> _RECORDED DATA_
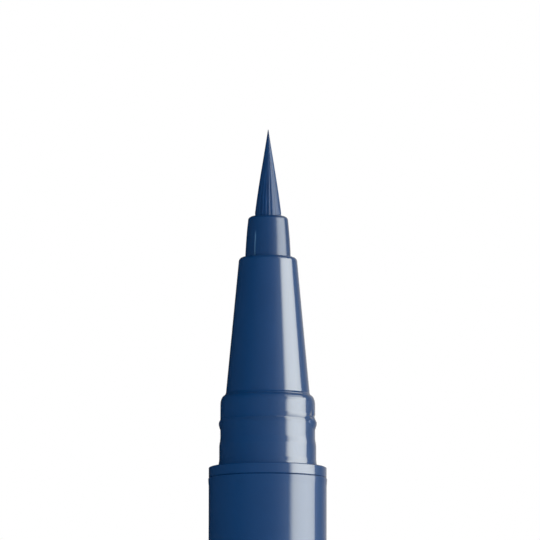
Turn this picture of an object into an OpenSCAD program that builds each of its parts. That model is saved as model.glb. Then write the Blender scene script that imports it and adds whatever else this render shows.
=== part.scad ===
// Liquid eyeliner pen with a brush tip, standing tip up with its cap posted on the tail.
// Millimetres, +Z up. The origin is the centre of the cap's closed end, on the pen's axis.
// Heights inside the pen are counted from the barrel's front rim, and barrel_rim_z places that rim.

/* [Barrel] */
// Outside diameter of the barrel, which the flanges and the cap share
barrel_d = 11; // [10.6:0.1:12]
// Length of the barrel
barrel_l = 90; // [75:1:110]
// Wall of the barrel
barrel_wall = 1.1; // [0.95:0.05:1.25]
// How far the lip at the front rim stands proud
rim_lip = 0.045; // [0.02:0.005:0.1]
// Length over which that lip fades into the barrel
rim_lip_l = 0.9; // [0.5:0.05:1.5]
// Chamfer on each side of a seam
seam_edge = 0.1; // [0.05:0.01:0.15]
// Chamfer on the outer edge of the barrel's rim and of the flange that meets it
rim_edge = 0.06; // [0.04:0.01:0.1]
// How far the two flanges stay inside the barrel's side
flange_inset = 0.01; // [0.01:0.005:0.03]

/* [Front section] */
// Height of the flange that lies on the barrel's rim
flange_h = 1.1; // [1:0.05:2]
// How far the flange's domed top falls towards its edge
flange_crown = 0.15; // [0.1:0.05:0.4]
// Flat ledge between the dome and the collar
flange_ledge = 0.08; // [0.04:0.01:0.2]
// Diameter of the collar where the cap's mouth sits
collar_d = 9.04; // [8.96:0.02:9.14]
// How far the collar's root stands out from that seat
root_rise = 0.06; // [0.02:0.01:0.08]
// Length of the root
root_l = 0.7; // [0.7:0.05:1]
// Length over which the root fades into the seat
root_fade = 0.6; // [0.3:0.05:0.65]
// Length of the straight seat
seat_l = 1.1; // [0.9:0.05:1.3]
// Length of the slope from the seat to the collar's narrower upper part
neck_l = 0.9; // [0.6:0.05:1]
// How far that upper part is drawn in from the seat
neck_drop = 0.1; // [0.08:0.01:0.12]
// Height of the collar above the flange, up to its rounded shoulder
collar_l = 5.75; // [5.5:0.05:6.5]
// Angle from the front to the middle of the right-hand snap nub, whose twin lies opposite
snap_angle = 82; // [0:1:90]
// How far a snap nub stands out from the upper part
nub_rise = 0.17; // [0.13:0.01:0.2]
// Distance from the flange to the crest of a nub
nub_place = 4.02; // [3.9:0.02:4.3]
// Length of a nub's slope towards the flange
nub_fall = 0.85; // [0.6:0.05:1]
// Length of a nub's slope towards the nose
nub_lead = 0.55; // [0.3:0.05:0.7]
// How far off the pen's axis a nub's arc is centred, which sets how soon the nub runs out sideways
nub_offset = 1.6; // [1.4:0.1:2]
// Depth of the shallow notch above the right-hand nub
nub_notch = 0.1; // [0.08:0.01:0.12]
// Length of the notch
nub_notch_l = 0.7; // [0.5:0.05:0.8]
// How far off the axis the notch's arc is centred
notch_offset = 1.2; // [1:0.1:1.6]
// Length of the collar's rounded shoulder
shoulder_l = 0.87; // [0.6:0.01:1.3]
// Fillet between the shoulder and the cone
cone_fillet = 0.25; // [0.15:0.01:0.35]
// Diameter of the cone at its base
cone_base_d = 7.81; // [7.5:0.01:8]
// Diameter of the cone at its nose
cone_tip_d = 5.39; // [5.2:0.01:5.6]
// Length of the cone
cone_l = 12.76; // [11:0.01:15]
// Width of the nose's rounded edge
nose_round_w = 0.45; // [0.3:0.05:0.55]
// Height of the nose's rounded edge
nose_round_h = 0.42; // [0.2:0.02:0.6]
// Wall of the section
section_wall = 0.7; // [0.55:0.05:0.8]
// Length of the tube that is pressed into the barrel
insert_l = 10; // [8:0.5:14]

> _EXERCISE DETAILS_
Make an exact copy of the data above.

> _IN RESPONSE_
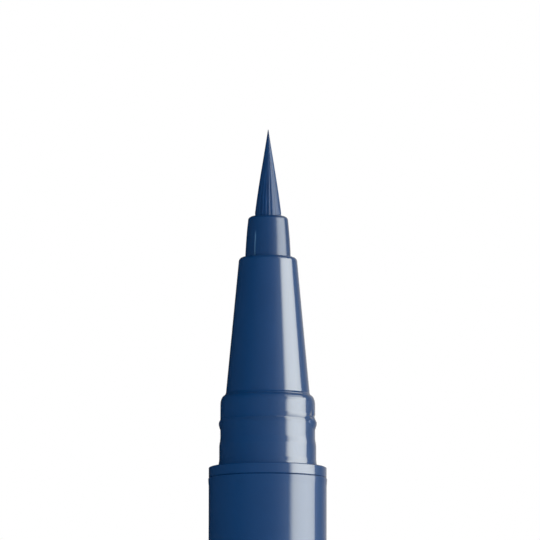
Turn this picture of an object into an OpenSCAD program that builds each of its parts. That model is saved as model.glb. Then write the Blender scene script that imports it and adds whatever else this render shows.
=== part.scad ===
// Liquid eyeliner pen with a brush tip, standing tip up with its cap posted on the tail.
// Millimetres, +Z up. The origin is the centre of the cap's closed end, on the pen's axis.
// Heights inside the pen are counted from the barrel's front rim, and barrel_rim_z places that rim.

/* [Barrel] */
// Outside diameter of the barrel, which the flanges and the cap share
barrel_d = 11; // [10.6:0.1:12]
// Length of the barrel
barrel_l = 90; // [75:1:110]
// Wall of the barrel
barrel_wall = 1.1; // [0.95:0.05:1.25]
// How far the lip at the front rim stands proud
rim_lip = 0.045; // [0.02:0.005:0.1]
// Length over which that lip fades into the barrel
rim_lip_l = 0.9; // [0.5:0.05:1.5]
// Chamfer on each side of a seam
seam_edge = 0.1; // [0.05:0.01:0.15]
// Chamfer on the outer edge of the barrel's rim and of the flange that meets it
rim_edge = 0.06; // [0.04:0.01:0.1]
// How far the two flanges stay inside the barrel's side
flange_inset = 0.01; // [0.01:0.005:0.03]

/* [Front section] */
// Height of the flange that lies on the barrel's rim
flange_h = 1.1; // [1:0.05:2]
// How far the flange's domed top falls towards its edge
flange_crown = 0.15; // [0.1:0.05:0.4]
// Flat ledge between the dome and the collar
flange_ledge = 0.08; // [0.04:0.01:0.2]
// Diameter of the collar where the cap's mouth sits
collar_d = 9.04; // [8.96:0.02:9.14]
// How far the collar's root stands out from that seat
root_rise = 0.06; // [0.02:0.01:0.08]
// Length of the root
root_l = 0.7; // [0.7:0.05:1]
// Length over which the root fades into the seat
root_fade = 0.6; // [0.3:0.05:0.65]
// Length of the straight seat
seat_l = 1.1; // [0.9:0.05:1.3]
// Length of the slope from the seat to the collar's narrower upper part
neck_l = 0.9; // [0.6:0.05:1]
// How far that upper part is drawn in from the seat
neck_drop = 0.1; // [0.08:0.01:0.12]
// Height of the collar above the flange, up to its rounded shoulder
collar_l = 5.75; // [5.5:0.05:6.5]
// Angle from the front to the middle of the right-hand snap nub, whose twin lies opposite
snap_angle = 82; // [0:1:90]
// How far a snap nub stands out from the upper part
nub_rise = 0.17; // [0.13:0.01:0.2]
// Distance from the flange to the crest of a nub
nub_place = 4.02; // [3.9:0.02:4.3]
// Length of a nub's slope towards the flange
nub_fall = 0.85; // [0.6:0.05:1]
// Length of a nub's slope towards the nose
nub_lead = 0.55; // [0.3:0.05:0.7]
// How far off the pen's axis a nub's arc is centred, which sets how soon the nub runs out sideways
nub_offset = 1.6; // [1.4:0.1:2]
// Depth of the shallow notch above the right-hand nub
nub_notch = 0.1; // [0.08:0.01:0.12]
// Length of the notch
nub_notch_l = 0.7; // [0.5:0.05:0.8]
// How far off the axis the notch's arc is centred
notch_offset = 1.2; // [1:0.1:1.6]
// Length of the collar's rounded shoulder
shoulder_l = 0.87; // [0.6:0.01:1.3]
// Fillet between the shoulder and the cone
cone_fillet = 0.25; // [0.15:0.01:0.35]
// Diameter of the cone at its base
cone_base_d = 7.81; // [7.5:0.01:8]
// Diameter of the cone at its nose
cone_tip_d = 5.39; // [5.2:0.01:5.6]
// Length of the cone
cone_l = 12.76; // [11:0.01:15]
// Width of the nose's rounded edge
nose_round_w = 0.45; // [0.3:0.05:0.55]
// Height of the nose's rounded edge
nose_round_h = 0.42; // [0.2:0.02:0.6]
// Wall of the section
section_wall = 0.7; // [0.55:0.05:0.8]
// Length of the tube that is pressed into the barrel
insert_l = 10; // [8:0.5:14]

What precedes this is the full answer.